There is also the opportunity cost. The massive public subsidy that onshore wind is swallowing up is just as damaging to the future of renewable energy, which will be crucial to our energy supply over the next decades. So much more could have been done to advance the wider cause of renewable energy. Biomass potentially has a great future in mid-Wales, and I could also mention microgeneration, marine power—wave and tidal power—offshore wind and solar photovoltaics, as well as several other sources of power generation that I cannot immediately recall. Indeed, there are probably several others I have never heard of. However, those possible sources of future renewable energy are not being developed because of an obsession with onshore wind. When we have turbines on the hills, politicians can point at them and say, “We did that,” but all they have done is wreak serious damage on the land that the people of mid-Wales think of as their own. Thousands of pounds have been poured into onshore wind, restricting the development of forms of renewable energy that the public would actually welcome.

In the last part of my speech, I want to look at how we reached today’s position; often, we need to look back to decide how best to move forward.
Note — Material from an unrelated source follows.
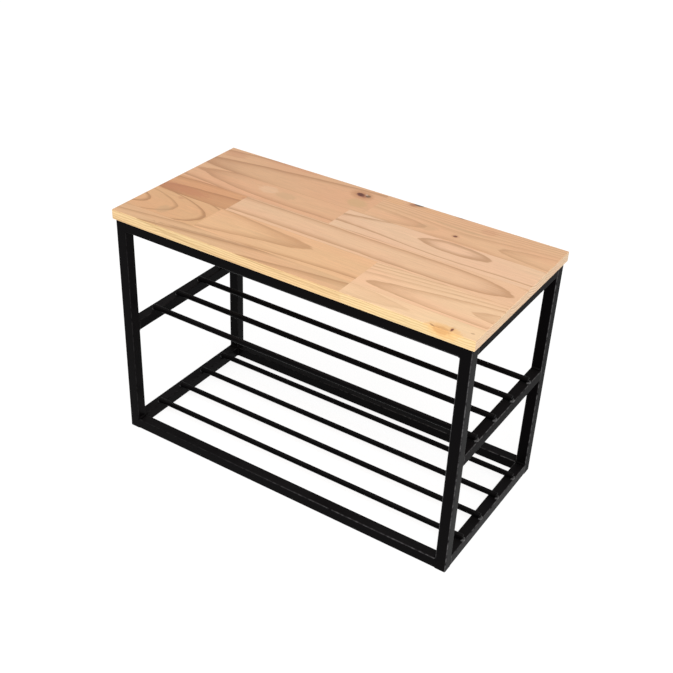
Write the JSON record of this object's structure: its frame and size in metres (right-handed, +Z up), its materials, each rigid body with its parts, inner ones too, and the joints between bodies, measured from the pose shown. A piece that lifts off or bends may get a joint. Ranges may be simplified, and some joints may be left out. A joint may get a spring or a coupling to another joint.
{
  "type": "entryway bench",
  "caption": "Entryway bench with a glued pine seat on a welded black square-tube steel frame, with a middle and a bottom shelf of lengthwise round rods for shoes.",
  "frame": {"origin": "on the floor under the middle of the bench", "axes": "+Z up, +X along the bench's length, +Y towards its back"},
  "size_m": [0.68, 0.332, 0.45],
  "materials": {
    "pine": "satin clear lacquer",
    "frame_paint": "satin black powder coat",
    "screw_zinc": "zinc plated",
    "plug_plastic": "matte black"
  },
  "bodies": {
    "root": {"back_bottom_rail": "frame_paint", "back_left_leg": "frame_paint", "back_left_leg_plug": "plug_plastic", "back_right_leg": "frame_paint", "back_right_leg_plug": "plug_plastic", "back_stave_left": "pine", "back_stave_right": "pine", "back_top_rail": "frame_paint", "bottom_shelf_rod_1": "frame_paint", "bottom_shelf_rod_2": "frame_paint", "bottom_shelf_rod_3": "frame_paint", "bottom_shelf_rod_4": "frame_paint", "frame_welds": "frame_paint", "front_bottom_rail": "frame_paint", "front_left_leg": "frame_paint", "front_left_leg_plug": "plug_plastic", "front_right_leg": "frame_paint", "front_right_leg_plug": "plug_plastic", "front_stave_left": "pine", "front_stave_right": "pine", "front_top_rail": "frame_paint", "inner_back_stave_left": "pine", "inner_back_stave_right": "pine", "inner_front_stave_centre": "pine", "inner_front_stave_left": "pine", "inner_front_stave_right": "pine", "left_bottom_rail": "frame_paint", "left_shelf_rail": "frame_paint", "left_top_rail": "frame_paint", "middle_shelf_rod_1": "frame_paint", "middle_shelf_rod_2": "frame_paint", "middle_shelf_rod_3": "frame_paint", "middle_shelf_rod_4": "frame_paint", "middle_stave_left": "pine", "middle_stave_right": "pine", "right_bottom_rail": "frame_paint", "right_shelf_rail": "frame_paint", "right_top_rail": "frame_paint", "rod_welds": "frame_paint", "seat_screws": "screw_zinc"}
  },
  "joints": []
}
I was the chairman of the local planning authority in Montgomeryshire through the 1980s, and onshore wind farms were novel at the time. However, it quickly became clear that they were hugely divisive, and most of us will have had experience of how divisive they can be, splitting communities and even families. Even at the time, I was never convinced that onshore wind was a worthwhile technology, but I could see that it was an important new technology with possibilities and that research was needed.

Several wind farms were developed in Montgomeryshire —one was the biggest in Europe when it was built—and there are many wind farms there now. Although they had a localised impact, I did not think that they were a threat to the entire region, even though some quite visionary people warned me that we were opening the door to the sort of thing that eventually happened. The Campaign for the Protection of Rural Wales, of which I was the president for three years before I was elected to this place, was particularly vociferous, and it deserves congratulations on the position that it took from an early stage. Even though I was not convinced of the value of onshore wind farms at the time, my general attitude, and that of most of the population, was that mid-Wales was a large and beautiful place that could accommodate some new wind farms.

That was my attitude until 2005, and it was most people’s attitude until perhaps two months ago. One fateful day in 2005, however, the Assembly Government published a statement updating TAN 8, which offered local planning authorities guidance on how to deal with planning applications. I was horrified by what it meant, and those who discussed it over a quite a long period were equally horrified. Today, the entire population is horrified.